Prompt: Start at the line containing "Model this object" and transcribe every line exactly through the end of the records below, and only those lines.

Entries from a dataset:
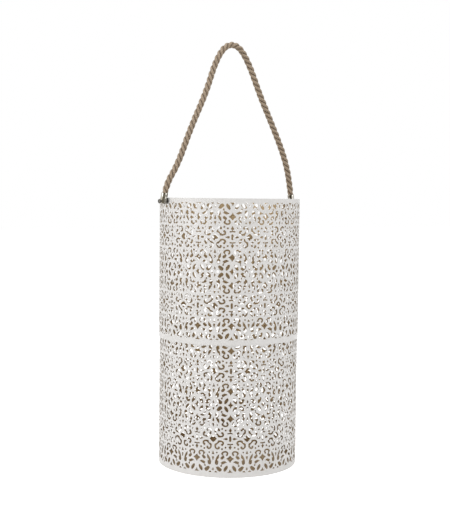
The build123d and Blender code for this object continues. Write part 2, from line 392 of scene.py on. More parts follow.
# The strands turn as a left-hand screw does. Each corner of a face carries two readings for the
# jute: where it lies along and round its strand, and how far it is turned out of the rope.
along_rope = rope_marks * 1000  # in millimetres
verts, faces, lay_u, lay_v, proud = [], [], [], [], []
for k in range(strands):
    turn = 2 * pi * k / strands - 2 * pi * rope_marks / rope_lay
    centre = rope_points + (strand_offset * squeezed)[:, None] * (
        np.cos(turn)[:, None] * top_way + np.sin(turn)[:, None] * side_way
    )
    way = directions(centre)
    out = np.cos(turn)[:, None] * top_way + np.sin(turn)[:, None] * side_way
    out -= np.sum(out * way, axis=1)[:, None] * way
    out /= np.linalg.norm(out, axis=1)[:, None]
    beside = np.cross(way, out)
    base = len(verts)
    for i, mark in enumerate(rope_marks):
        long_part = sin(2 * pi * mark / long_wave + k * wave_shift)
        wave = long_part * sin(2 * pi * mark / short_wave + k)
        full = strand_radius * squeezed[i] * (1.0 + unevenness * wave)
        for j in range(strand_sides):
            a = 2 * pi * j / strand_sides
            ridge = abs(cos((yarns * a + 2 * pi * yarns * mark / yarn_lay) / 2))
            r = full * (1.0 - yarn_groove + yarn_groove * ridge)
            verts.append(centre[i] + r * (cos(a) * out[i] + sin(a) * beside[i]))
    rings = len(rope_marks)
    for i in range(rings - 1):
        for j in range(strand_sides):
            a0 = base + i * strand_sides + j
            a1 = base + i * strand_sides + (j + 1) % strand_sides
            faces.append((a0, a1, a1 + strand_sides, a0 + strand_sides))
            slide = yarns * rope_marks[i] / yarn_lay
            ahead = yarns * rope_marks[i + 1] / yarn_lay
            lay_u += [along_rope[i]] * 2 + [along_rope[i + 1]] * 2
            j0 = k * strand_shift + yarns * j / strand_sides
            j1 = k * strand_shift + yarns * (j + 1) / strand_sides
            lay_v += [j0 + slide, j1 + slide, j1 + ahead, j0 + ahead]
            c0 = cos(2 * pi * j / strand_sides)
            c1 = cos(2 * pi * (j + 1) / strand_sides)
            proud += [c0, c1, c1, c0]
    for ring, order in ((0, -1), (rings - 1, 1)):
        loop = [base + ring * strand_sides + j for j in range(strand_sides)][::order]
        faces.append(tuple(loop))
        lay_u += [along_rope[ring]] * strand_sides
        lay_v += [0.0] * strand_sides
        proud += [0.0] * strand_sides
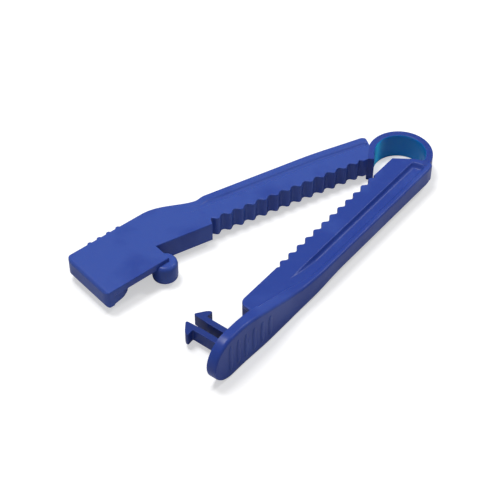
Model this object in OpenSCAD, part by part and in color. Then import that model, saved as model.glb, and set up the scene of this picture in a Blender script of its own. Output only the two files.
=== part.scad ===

Answer for the task:
Model this object in OpenSCAD, part by part and in color. Then import that model, saved as model.glb, and set up the scene of this picture in a Blender script of its own. Output only the two files.
=== part.scad ===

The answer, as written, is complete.